Пока он собирался с духом, его сын Юра уже развел свою бурную деятельность в этом направлении, но только в обратную сторону. Вообще, он как-то сразу нашел общий язык с нечаянной квартиранткой, быстро определил для себя отцовскую проблему и так же быстро приступил к ее разрешению.
– Слушай, Марсель. У меня к тебе предложение. Только не говори, что я еще маленький и ничего в жизни не понимаю, ладно? Обещаешь?
– Ну, обещаю. А что за предложение, Юр?
– Тебе надо с папой срочно жениться, Марсель.
– Что?! Что мне нужно сделать? Ты с ума сошел?
– Ну вот… Обещала же. Только что.
– Да ничего я тебе не обещала. Я ж не знала, что ты… Фу, прямо в краску вогнал.
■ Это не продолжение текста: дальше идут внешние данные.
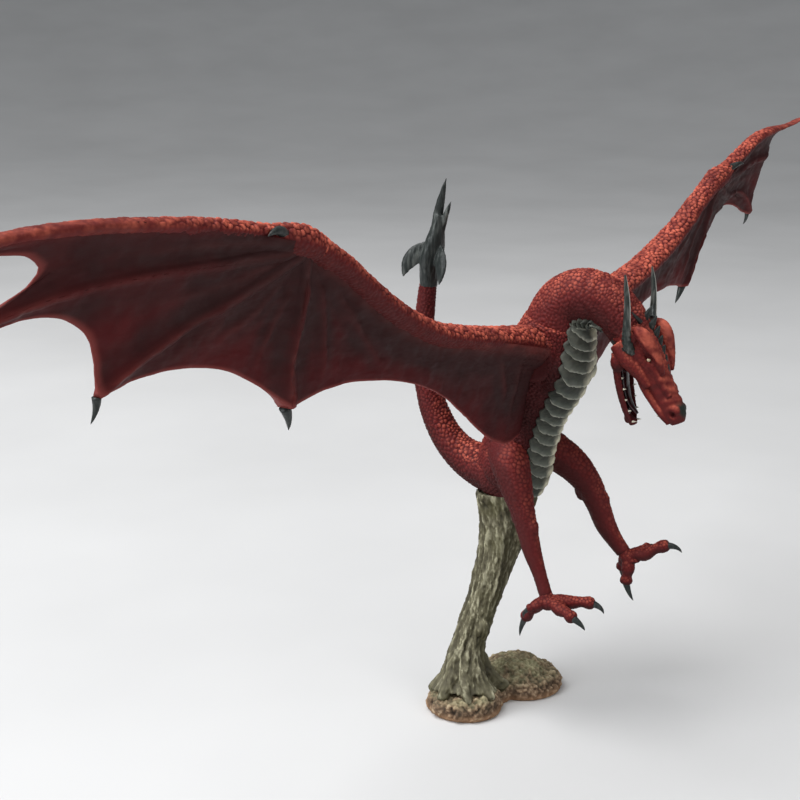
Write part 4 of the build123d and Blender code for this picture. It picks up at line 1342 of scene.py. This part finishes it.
# ---- the whole object ----------------------------------------------------------------------
def build():
    place("rocky_ground", ground(), STAND, "rock", ROCK, "ground_plate")
    place("bark_trunk", trunk(), STAND, "bark", BARK, "tree_trunk")
    chest, throat = torso(), neck()
    plates = belly_plates(join(chest, throat))
    pieces = [
        ("torso_hide", chest, "hide", HIDE, "torso"),
        ("neck_hide", throat, "hide", HIDE, "neck"),
        ("tail_hide", tail(), "hide", HIDE, "tail"),
        ("belly_plates", plates, "belly_plate", PLATE),
        ("tail_blade_horn", tail_blade(), "horn", CLAW, "tail_blade"),
        ("head_hide", head(), "hide", HIDE, "head"),
        ("forehead_crest", crest(), "horn", CLAW),
        ("eyes", eyes(), "eye", EYE),
        ("upper_teeth", upper_teeth(), "tooth", TOOTH),
        ("jaw_hide", lower_jaw(), "hide", HIDE, "lower_jaw"),
        ("mouth_lining", mouth_lining(), "mouth", MOUTH),
        ("lower_teeth", lower_teeth(), "tooth", TOOTH),
    ]
    for name, side in SIDES:
        pieces += [
            (f"{name}_horn_keratin", horn(side), "horn", HORN, f"{name}_horn"),
            (f"{name}_leg_hide", leg(name, side), "hide", HIDE, f"{name}_leg"),
            (f"{name}_foot_hide", foot(name), "hide", HIDE, f"{name}_foot"),
            (f"{name}_foot_claws", claws(name), "claw", CLAW),
        ]
    for name, shape, *others in pieces:
        place(name, shape, FIGURE, *others)
    wings()
    for node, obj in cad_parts.items():
        pin = node == "carry_pin"
        if pin or (node.endswith(("_rod", "_wire")) and "wrist" not in node):
            obj.data.materials.clear()
            obj.data.materials.append(STEEL if pin else BRASS)


# ---- floor, light and camera ---------------------------------------------------------------
def pale_floor():
    """Flat floor that rises softly far out, so no horizon shows. It is made in metres."""
    radii, sides = (0.4, 0.8, 1.2, 1.6, 2, 2.5, 3, 3.6, 4.3, 5), 96
    turns = [math.tau * k / sides for k in range(sides)]
    points, faces = [(0, 0, 0)], []
    for r in radii:
        points += [(r * math.cos(t), r * math.sin(t), 0.16 * max(r - 1.2, 0) ** 2) for t in turns]
    for k in range(sides):
        n = (k + 1) % sides
        faces.append((0, 1 + k, 1 + n))
        for a in range(1, (len(radii) - 1) * sides, sides):
            faces.append((a + k, a + sides + k, a + sides + n, a + n))
    p = Paint("floor", 0.8, 0.1)
    paint = p.finish(p.ramp(p.noise(120, 3), (0.3, 0.60), (0.7, 0.65)))
    obj = smooth_mesh("floor", points, faces, paint)


def soft_light(name, place_at, size, power, colour):
    """Round lamp that shines at the dragon's middle."""
    lamp = bpy.data.lights.new(name, "AREA")
    lamp.shape = "DISK"
    lamp.size = size
    lamp.energy = power
    lamp.color = colour
    obj = add_object(name, lamp)
    obj.location = place_at
    way = Vector((0, -0.01, 0.09)) - Vector(place_at)
    obj.rotation_euler = way.to_track_quat("-Z", "Y").to_euler()


def studio():
    pale_floor()
    soft_light("key", (-0.30, 0.30, 1.05), 1, 14, (1, 1, 1))
    soft_light("front", (-0.25, -0.75, 0.60), 0.6, 2, (1, 0.98, 0.96))
    soft_light("left", (-0.85, 0.45, 0.45), 0.6, 4.5, (0.95, 0.97, 1))
    world = bpy.data.worlds.new("studio")
    world.use_nodes = True
    sky = world.node_tree.nodes["Background"].inputs
    sky["Color"].default_value = (0.62, 0.64, 0.66, 1)
    sky["Strength"].default_value = 0.42
    bpy.context.scene.world = world
    bpy.context.scene.view_settings.view_transform = "Standard"


def camera():
    """Looks from the dragon's right front, close enough to crop both wing tips."""
    heading, pitch = math.radians(-57), math.radians(14)
    data = bpy.data.cameras.new("camera")
    data.sensor_width = 36
    data.lens = 64.1
    data.clip_start = 0.01
    obj = add_object("camera", data)
    obj.location = (-0.31485, -0.17158, 0.16850)
    obj.rotation_euler = (math.pi / 2 - pitch, 0, heading)
    bpy.context.scene.camera = obj


build()
studio()
camera()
– Да ты послушай сначала, потом красней. Что, просто послушать не можешь?
– Ну, послушать могу. Просто послушать, допустим.
– Ну да. Пока ты будешь допускать да в краску вгоняться, тетя Таня поднажмет и заставит папу жениться на ней, поняла?
– А кто это – тетя Таня?
– Это соседка наша, из пятнадцатой квартиры. Знаешь, как она старается? У нее, между прочим, никогда никакого мужа не было. Недавно встретила меня во дворе и настоящий допрос устроила, все про тебя выпытывала, что да как. Сама улыбается, а глаза злые. Мама ее не любила. А еще я слышал, как она по телефону кому-то от нас звонила. Сначала хихикнула в трубку, а потом заговорила так сладко, будто ей шоколадку дали – от Соколовских, мол, звоню. Пришла его сына пасти, обедом кормить. Уж не знаю, мол, как ублажить мальчишку, чтобы его папаша наконец расшевелился.
Марсель засмеялась, а Юрка, польщенный ее смехом, прикрыл глаза и смешно надул губы, продолжая старательно изображать сладкий голос тети Тани:
– Ты же знаешь, Соколовский для меня вполне приличная партия. У нас даже квартиры рядом, только стену убрать.
Юрка вздохнул и помолчал многозначительно, давая понять, как серьезно обстоит дело. Потом состроил злое ехидное лицо и вынес свой вердикт намерениям тети Тани:
– Размечалась, ага? Стену убрать. Щас! Еще и партией моего папу обозвала.
– Партия, Юр, это когда женщина выбирает себе мужа. Это просто выражение такое.
– Да знаю я! Только все равно неприятно – почему сразу партия? Партии – это когда выборы проходят и дядьки по телевизору орут и ругаются. Не хочу, чтобы мой папа был партией. Еще чего.